”Large swathes of manufacturing could see downturns of the likes not seen before” - IHS Markit

The global coronavirus disease (COVID-19) led to a notable deterioration in euro area manufacturing sector operating conditions during March, according to IHS Markit. Output, new orders and purchasing all fell sharply, whilst jobs were cut markedly, and supply-side constraints intensified at a record pace. Confidence about the future sank to a historical low. 


At the aggregate level, the deterioration in manufacturing output was the greatest since April 2009. Output fell sharply in line with a similar fall in manufacturing new orders, which also deteriorated to a degree unsurpassed for just under 11 years.

According to Chris Williamson, chief business economist at IHS Markit: “Even the slide in the PMI to a seven-and-a-half year low masks the severity of the slump in manufacturing as it includes a measure of supply chain delays, which boosted the index. Supply delays are normally seen as a sign of rising demand, but at the moment near-record delays are an indication of global supply chains being decimated by factory closures around the world.”

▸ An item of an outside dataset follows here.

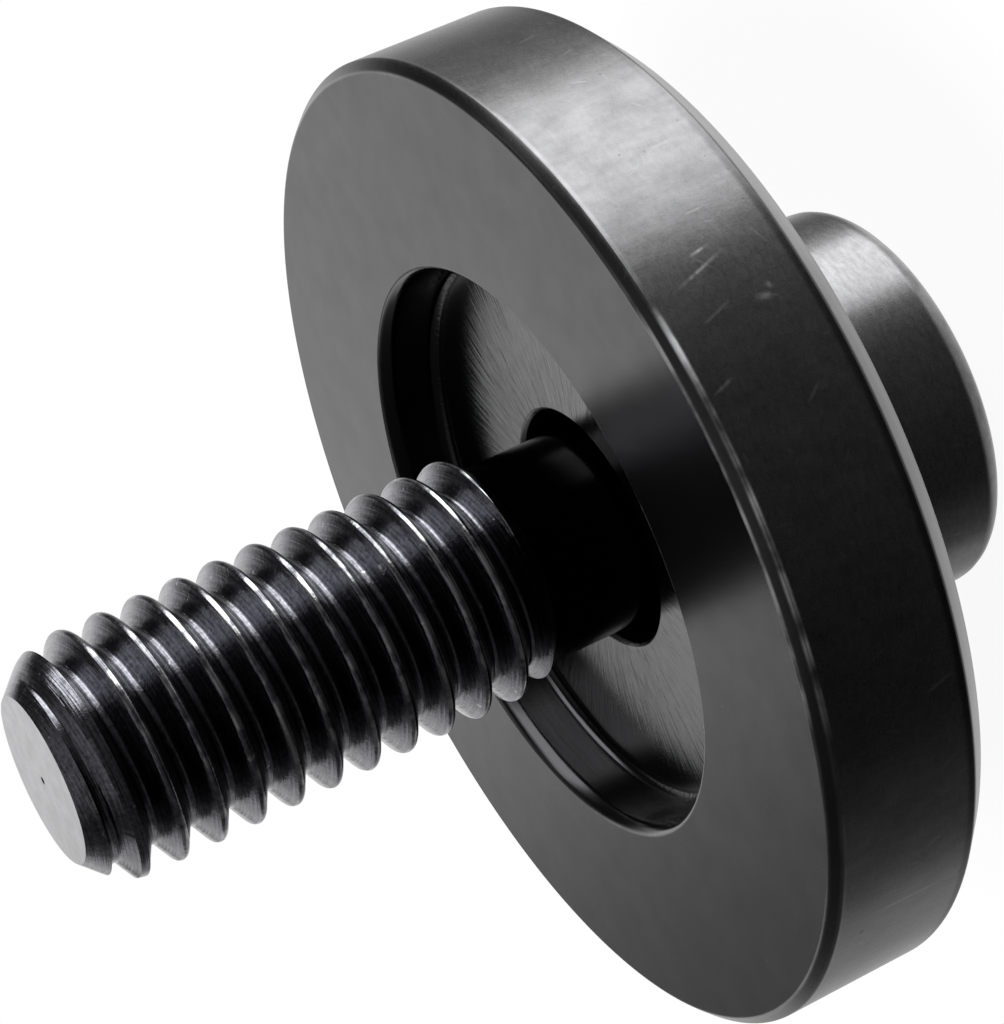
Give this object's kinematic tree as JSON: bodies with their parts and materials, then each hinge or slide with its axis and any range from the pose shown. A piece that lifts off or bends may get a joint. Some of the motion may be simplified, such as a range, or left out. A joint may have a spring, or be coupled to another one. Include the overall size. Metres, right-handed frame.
{
  "type": "locking screw",
  "caption": "Socket head screw with a loose, thick, recessed flange disc under its head, for clamping a part against the disc's face.",
  "frame": {"origin": "centre of the head's flat top, on which the screw stands", "axes": "+Z along the screw's axis, from the head to the tip; +X and +Y are level, with a corner of the socket on +X"},
  "size_m": [0.025, 0.025, 0.0235],
  "materials": {
    "screw_steel": "black oxide, satin",
    "disc_steel": "black oxide, fine turned satin"
  },
  "bodies": {
    "root": {"screw": "screw_steel", "disc": "disc_steel"}
  },
  "joints": []
}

“The concern is that we are still some way off peak decline for manufacturing. Besides the hit to output from many factories simply closing their doors, the coming weeks will likely see both business and consumer spending on goods decline markedly as measures to contain the coronavirus result in dramatically reduced orders at those factories still operating.”

”Company closures, lockdowns and rising unemployment are likely to have an unprecedented impact on expenditure around the world, crushing demand for a wide array of products. Exceptions will be food manufacturing and pharmaceuticals, but elsewhere large swathes of manufacturing could see downturns of the likes not seen before.”

Eurozone manufacturing PMI

All country level PMIs were lower compared to the previous month. Italy saw the sharpest deterioration in operating conditions, with the respective PMI the lowest in nearly 11 years. Having consistently recorded the best growth in recent months, Greece was the second-worst performer during March.

Elsewhere, France, Ireland and Spain all saw multiyear low readings for their PMIs. Only the Netherlands recorded a PMI above the 50.0 nochange level in March, though growth here was marginal.

France, Germany and Greece recorded the sharpest falls in new export work. Manufacturers continued to face significant obstacles in securing supplies during March, both from within and outside of European markets.

The survey showed that average lead times deteriorated to the greatest degree in nearly 23 years of data collection, with firms across all nations indicating considerable delays to their input delivery.